Sie bieten die jährliche Abrechnung der Verbräuche an. Andere Dienstleister werben damit, zumindest den Strom monatlich abzurechnen. Wie ist das bei Qivalo?

Die jährliche verbrauchsabhängige Abrechnung ist ja Bestandteil der Betriebskostenabrechnung einer Immobilie und gesetzliche Pflicht für den Eigentümer. Technisch gesehen ist auch eine monatliche Verbrauchsabrechnung problemlos möglich, die Messdaten liegen ja in entsprechend hoher Auflösung vor. Unsere Kunden, also Immobilieneigentümer oder -verwalter, können ihren Mietern problemlos eine monatliche Abrechnung anbieten, wenn sie das möchten. Vor allem im Gewerbebereich richten unsere Kunden ihren Mietern Zugänge ins Qivalo Cockpit ein, so dass sie dort ihre Verbrauchsdaten einsehen können. Im Prinzip ginge das auch im Wohnbereich.

Was sind denn nun kurz zusammengefasst die drei wichtigsten Vorteile von Qivalo gegenüber gewöhnlichen Messdiensten?

Das sind im Wesentlichen die vollständige Digitalisierung aller Prozesse und Prozessschritte, die hohe Datenfrequenz bei der Fernablesung und die damit einhergehende Datenhoheit und -transparenz, die der Kunde für seine Immobilie erhält. Damit kann er seine Immobilie zu mehr Energieeffizienz führen und digital und automatisiert abrechnen. Unsere intelligente Infrastruktur ist der längst notwendige Schritt zur Zukunftsfähigkeit einer Immobilie.

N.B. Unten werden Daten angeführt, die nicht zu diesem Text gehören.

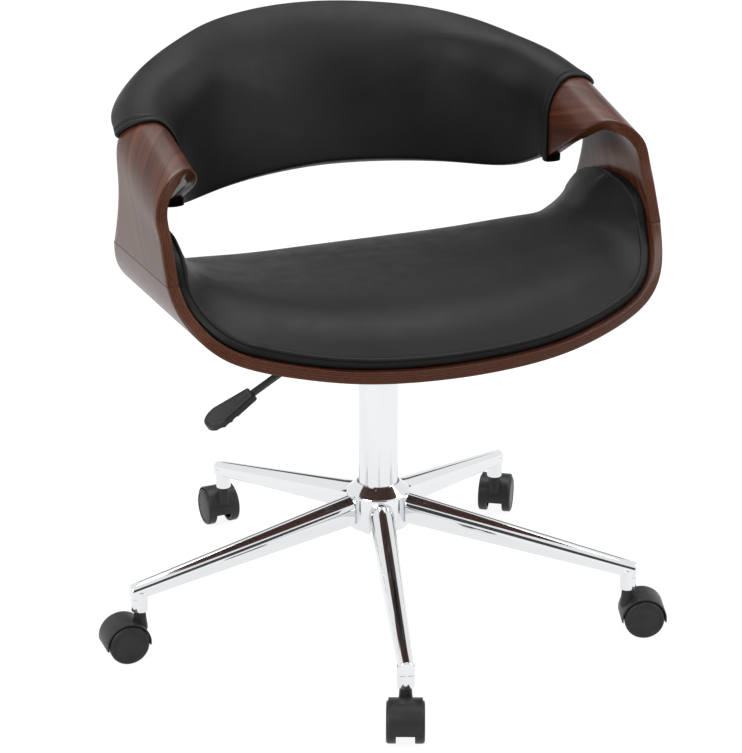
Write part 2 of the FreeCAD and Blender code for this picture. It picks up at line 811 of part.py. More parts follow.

Was sind Ihre Ziele für die nächsten drei Jahre?

In der Produktentwicklung wollen wir uns mehr dem Thema des Zusatznutzens widmen, also Tools bereitstellen, mit denen die Kunden auf Basis aller erfassten Daten aus ihrem Energieprofil einen Mehrwert gewinnen, mit denen sie ihre Immobilie energetisch besser verstehen und Möglichkeiten zur Einsparung realisieren können, um ihren CO2-Fußabdruck und die Kosten zu senken. Zudem wollen wir noch mehr Kunden für unsere Lösung begeistern.

Planen Sie bei den Zusatznutzen auch, selbst Einspartipps zu geben, um die Effizienz zu steigern?

Ja, wir sind jetzt beispielsweise schon in der finalen Konzeption eines Heizungsmonitorings. Dafür bringen wir den gesamten Input und Output eines Heizkessels bis hin zu den Outputs in den jeweiligen Einheiten in einen logischen Zusammenhang und bilden daraus Kennzahlen. Diese wiederum nutzen wir dafür, um Empfehlungen zu geben: Ist die Heizung optimal eingestellt? Was lässt sich verbessern? Dabei können sich eine Menge Chancen auftun, auch Kosten für die Mieter zu sparen.